Problem to solve: Below is a listing; reproduce each line of it exactly.
● ● ● ●
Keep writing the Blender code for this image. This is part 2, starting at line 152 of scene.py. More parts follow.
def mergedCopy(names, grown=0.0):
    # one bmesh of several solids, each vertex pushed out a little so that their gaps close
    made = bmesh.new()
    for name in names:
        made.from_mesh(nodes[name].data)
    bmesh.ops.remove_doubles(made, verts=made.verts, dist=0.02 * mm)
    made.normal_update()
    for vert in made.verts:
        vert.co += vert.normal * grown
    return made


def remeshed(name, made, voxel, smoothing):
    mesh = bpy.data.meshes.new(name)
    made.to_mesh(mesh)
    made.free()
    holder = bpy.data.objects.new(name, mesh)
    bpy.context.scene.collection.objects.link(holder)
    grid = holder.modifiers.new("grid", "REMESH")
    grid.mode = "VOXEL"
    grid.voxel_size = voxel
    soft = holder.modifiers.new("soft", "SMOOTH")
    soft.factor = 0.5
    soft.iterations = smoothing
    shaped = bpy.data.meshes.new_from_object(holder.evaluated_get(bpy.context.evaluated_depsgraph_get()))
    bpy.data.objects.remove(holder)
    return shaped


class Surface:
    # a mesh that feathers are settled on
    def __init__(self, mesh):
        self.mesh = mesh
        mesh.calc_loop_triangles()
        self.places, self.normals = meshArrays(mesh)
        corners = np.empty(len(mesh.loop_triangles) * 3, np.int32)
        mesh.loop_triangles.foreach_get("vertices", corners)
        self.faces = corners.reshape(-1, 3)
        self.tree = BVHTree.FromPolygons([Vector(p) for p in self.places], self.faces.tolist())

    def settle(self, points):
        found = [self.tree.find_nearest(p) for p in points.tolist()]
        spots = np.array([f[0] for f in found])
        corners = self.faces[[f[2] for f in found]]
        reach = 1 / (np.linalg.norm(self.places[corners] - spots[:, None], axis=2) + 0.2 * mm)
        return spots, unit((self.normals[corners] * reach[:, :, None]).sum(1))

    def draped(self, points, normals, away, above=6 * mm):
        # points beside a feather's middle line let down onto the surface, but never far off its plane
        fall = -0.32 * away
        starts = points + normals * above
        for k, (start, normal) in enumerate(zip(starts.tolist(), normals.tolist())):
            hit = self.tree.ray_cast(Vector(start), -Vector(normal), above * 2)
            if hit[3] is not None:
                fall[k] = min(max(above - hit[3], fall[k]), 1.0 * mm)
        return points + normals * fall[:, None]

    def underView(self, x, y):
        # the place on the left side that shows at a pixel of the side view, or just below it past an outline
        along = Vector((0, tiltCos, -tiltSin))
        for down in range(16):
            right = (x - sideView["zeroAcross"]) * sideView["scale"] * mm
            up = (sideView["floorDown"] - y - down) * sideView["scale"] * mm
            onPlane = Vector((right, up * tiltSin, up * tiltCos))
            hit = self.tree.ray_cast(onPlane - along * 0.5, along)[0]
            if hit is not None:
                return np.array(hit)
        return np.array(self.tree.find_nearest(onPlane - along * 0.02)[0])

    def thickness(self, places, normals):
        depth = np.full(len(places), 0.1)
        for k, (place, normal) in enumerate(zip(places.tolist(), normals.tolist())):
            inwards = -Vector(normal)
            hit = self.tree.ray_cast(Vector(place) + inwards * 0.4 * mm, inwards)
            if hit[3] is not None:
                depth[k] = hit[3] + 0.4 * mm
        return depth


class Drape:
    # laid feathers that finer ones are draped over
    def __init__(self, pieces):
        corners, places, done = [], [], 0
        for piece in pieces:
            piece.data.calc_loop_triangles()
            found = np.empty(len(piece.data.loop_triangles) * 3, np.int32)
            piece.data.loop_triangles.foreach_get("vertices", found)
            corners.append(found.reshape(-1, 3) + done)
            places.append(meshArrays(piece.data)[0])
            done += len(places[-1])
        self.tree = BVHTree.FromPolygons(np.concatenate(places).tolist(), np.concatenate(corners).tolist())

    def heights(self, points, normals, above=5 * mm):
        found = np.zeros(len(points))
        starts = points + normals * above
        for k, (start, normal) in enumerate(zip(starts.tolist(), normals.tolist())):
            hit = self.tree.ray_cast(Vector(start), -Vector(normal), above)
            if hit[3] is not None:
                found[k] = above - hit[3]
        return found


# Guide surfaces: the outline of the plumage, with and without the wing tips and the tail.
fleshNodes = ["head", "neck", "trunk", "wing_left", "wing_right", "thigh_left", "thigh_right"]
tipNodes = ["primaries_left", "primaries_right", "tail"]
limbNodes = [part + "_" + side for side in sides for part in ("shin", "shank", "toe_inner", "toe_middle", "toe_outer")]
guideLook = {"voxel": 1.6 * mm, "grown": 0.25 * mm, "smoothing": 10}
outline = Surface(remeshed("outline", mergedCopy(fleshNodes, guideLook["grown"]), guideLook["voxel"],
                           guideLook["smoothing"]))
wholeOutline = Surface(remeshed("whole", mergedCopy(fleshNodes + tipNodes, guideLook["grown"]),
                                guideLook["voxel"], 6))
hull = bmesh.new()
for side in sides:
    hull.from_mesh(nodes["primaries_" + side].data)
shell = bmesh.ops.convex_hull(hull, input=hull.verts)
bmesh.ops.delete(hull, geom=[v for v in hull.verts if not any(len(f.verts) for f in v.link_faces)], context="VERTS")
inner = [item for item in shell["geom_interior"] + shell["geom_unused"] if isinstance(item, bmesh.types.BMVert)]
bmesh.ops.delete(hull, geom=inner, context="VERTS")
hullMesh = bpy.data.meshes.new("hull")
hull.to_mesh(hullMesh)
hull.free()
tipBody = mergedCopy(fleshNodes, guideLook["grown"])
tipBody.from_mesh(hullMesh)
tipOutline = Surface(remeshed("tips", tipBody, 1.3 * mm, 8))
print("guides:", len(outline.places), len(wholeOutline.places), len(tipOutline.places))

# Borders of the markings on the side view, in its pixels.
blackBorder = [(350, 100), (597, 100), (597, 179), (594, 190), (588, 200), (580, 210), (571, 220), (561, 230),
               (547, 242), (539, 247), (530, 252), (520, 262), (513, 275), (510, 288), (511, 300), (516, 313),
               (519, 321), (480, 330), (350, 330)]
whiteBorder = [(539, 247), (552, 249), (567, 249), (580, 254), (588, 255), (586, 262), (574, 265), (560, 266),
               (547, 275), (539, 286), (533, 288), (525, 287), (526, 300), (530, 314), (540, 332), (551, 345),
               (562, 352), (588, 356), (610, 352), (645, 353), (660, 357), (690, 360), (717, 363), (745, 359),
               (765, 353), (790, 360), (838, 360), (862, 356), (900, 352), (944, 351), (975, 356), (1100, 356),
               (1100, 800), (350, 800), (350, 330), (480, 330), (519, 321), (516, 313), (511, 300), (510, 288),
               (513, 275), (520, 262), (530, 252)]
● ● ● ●
Solution for this task:
Keep writing the Blender code for this image. This is part 2, starting at line 152 of scene.py. More parts follow.
def mergedCopy(names, grown=0.0):
    # one bmesh of several solids, each vertex pushed out a little so that their gaps close
    made = bmesh.new()
    for name in names:
        made.from_mesh(nodes[name].data)
    bmesh.ops.remove_doubles(made, verts=made.verts, dist=0.02 * mm)
    made.normal_update()
    for vert in made.verts:
        vert.co += vert.normal * grown
    return made


def remeshed(name, made, voxel, smoothing):
    mesh = bpy.data.meshes.new(name)
    made.to_mesh(mesh)
    made.free()
    holder = bpy.data.objects.new(name, mesh)
    bpy.context.scene.collection.objects.link(holder)
    grid = holder.modifiers.new("grid", "REMESH")
    grid.mode = "VOXEL"
    grid.voxel_size = voxel
    soft = holder.modifiers.new("soft", "SMOOTH")
    soft.factor = 0.5
    soft.iterations = smoothing
    shaped = bpy.data.meshes.new_from_object(holder.evaluated_get(bpy.context.evaluated_depsgraph_get()))
    bpy.data.objects.remove(holder)
    return shaped


class Surface:
    # a mesh that feathers are settled on
    def __init__(self, mesh):
        self.mesh = mesh
        mesh.calc_loop_triangles()
        self.places, self.normals = meshArrays(mesh)
        corners = np.empty(len(mesh.loop_triangles) * 3, np.int32)
        mesh.loop_triangles.foreach_get("vertices", corners)
        self.faces = corners.reshape(-1, 3)
        self.tree = BVHTree.FromPolygons([Vector(p) for p in self.places], self.faces.tolist())

    def settle(self, points):
        found = [self.tree.find_nearest(p) for p in points.tolist()]
        spots = np.array([f[0] for f in found])
        corners = self.faces[[f[2] for f in found]]
        reach = 1 / (np.linalg.norm(self.places[corners] - spots[:, None], axis=2) + 0.2 * mm)
        return spots, unit((self.normals[corners] * reach[:, :, None]).sum(1))

    def draped(self, points, normals, away, above=6 * mm):
        # points beside a feather's middle line let down onto the surface, but never far off its plane
        fall = -0.32 * away
        starts = points + normals * above
        for k, (start, normal) in enumerate(zip(starts.tolist(), normals.tolist())):
            hit = self.tree.ray_cast(Vector(start), -Vector(normal), above * 2)
            if hit[3] is not None:
                fall[k] = min(max(above - hit[3], fall[k]), 1.0 * mm)
        return points + normals * fall[:, None]

    def underView(self, x, y):
        # the place on the left side that shows at a pixel of the side view, or just below it past an outline
        along = Vector((0, tiltCos, -tiltSin))
        for down in range(16):
            right = (x - sideView["zeroAcross"]) * sideView["scale"] * mm
            up = (sideView["floorDown"] - y - down) * sideView["scale"] * mm
            onPlane = Vector((right, up * tiltSin, up * tiltCos))
            hit = self.tree.ray_cast(onPlane - along * 0.5, along)[0]
            if hit is not None:
                return np.array(hit)
        return np.array(self.tree.find_nearest(onPlane - along * 0.02)[0])

    def thickness(self, places, normals):
        depth = np.full(len(places), 0.1)
        for k, (place, normal) in enumerate(zip(places.tolist(), normals.tolist())):
            inwards = -Vector(normal)
            hit = self.tree.ray_cast(Vector(place) + inwards * 0.4 * mm, inwards)
            if hit[3] is not None:
                depth[k] = hit[3] + 0.4 * mm
        return depth


class Drape:
    # laid feathers that finer ones are draped over
    def __init__(self, pieces):
        corners, places, done = [], [], 0
        for piece in pieces:
            piece.data.calc_loop_triangles()
            found = np.empty(len(piece.data.loop_triangles) * 3, np.int32)
            piece.data.loop_triangles.foreach_get("vertices", found)
            corners.append(found.reshape(-1, 3) + done)
            places.append(meshArrays(piece.data)[0])
            done += len(places[-1])
        self.tree = BVHTree.FromPolygons(np.concatenate(places).tolist(), np.concatenate(corners).tolist())

    def heights(self, points, normals, above=5 * mm):
        found = np.zeros(len(points))
        starts = points + normals * above
        for k, (start, normal) in enumerate(zip(starts.tolist(), normals.tolist())):
            hit = self.tree.ray_cast(Vector(start), -Vector(normal), above)
            if hit[3] is not None:
                found[k] = above - hit[3]
        return found


# Guide surfaces: the outline of the plumage, with and without the wing tips and the tail.
fleshNodes = ["head", "neck", "trunk", "wing_left", "wing_right", "thigh_left", "thigh_right"]
tipNodes = ["primaries_left", "primaries_right", "tail"]
limbNodes = [part + "_" + side for side in sides for part in ("shin", "shank", "toe_inner", "toe_middle", "toe_outer")]
guideLook = {"voxel": 1.6 * mm, "grown": 0.25 * mm, "smoothing": 10}
outline = Surface(remeshed("outline", mergedCopy(fleshNodes, guideLook["grown"]), guideLook["voxel"],
                           guideLook["smoothing"]))
wholeOutline = Surface(remeshed("whole", mergedCopy(fleshNodes + tipNodes, guideLook["grown"]),
                                guideLook["voxel"], 6))
hull = bmesh.new()
for side in sides:
    hull.from_mesh(nodes["primaries_" + side].data)
shell = bmesh.ops.convex_hull(hull, input=hull.verts)
bmesh.ops.delete(hull, geom=[v for v in hull.verts if not any(len(f.verts) for f in v.link_faces)], context="VERTS")
inner = [item for item in shell["geom_interior"] + shell["geom_unused"] if isinstance(item, bmesh.types.BMVert)]
bmesh.ops.delete(hull, geom=inner, context="VERTS")
hullMesh = bpy.data.meshes.new("hull")
hull.to_mesh(hullMesh)
hull.free()
tipBody = mergedCopy(fleshNodes, guideLook["grown"])
tipBody.from_mesh(hullMesh)
tipOutline = Surface(remeshed("tips", tipBody, 1.3 * mm, 8))
print("guides:", len(outline.places), len(wholeOutline.places), len(tipOutline.places))

# Borders of the markings on the side view, in its pixels.
blackBorder = [(350, 100), (597, 100), (597, 179), (594, 190), (588, 200), (580, 210), (571, 220), (561, 230),
               (547, 242), (539, 247), (530, 252), (520, 262), (513, 275), (510, 288), (511, 300), (516, 313),
               (519, 321), (480, 330), (350, 330)]
whiteBorder = [(539, 247), (552, 249), (567, 249), (580, 254), (588, 255), (586, 262), (574, 265), (560, 266),
               (547, 275), (539, 286), (533, 288), (525, 287), (526, 300), (530, 314), (540, 332), (551, 345),
               (562, 352), (588, 356), (610, 352), (645, 353), (660, 357), (690, 360), (717, 363), (745, 359),
               (765, 353), (790, 360), (838, 360), (862, 356), (900, 352), (944, 351), (975, 356), (1100, 356),
               (1100, 800), (350, 800), (350, 330), (480, 330), (519, 321), (516, 313), (511, 300), (510, 288),
               (513, 275), (520, 262), (530, 252)]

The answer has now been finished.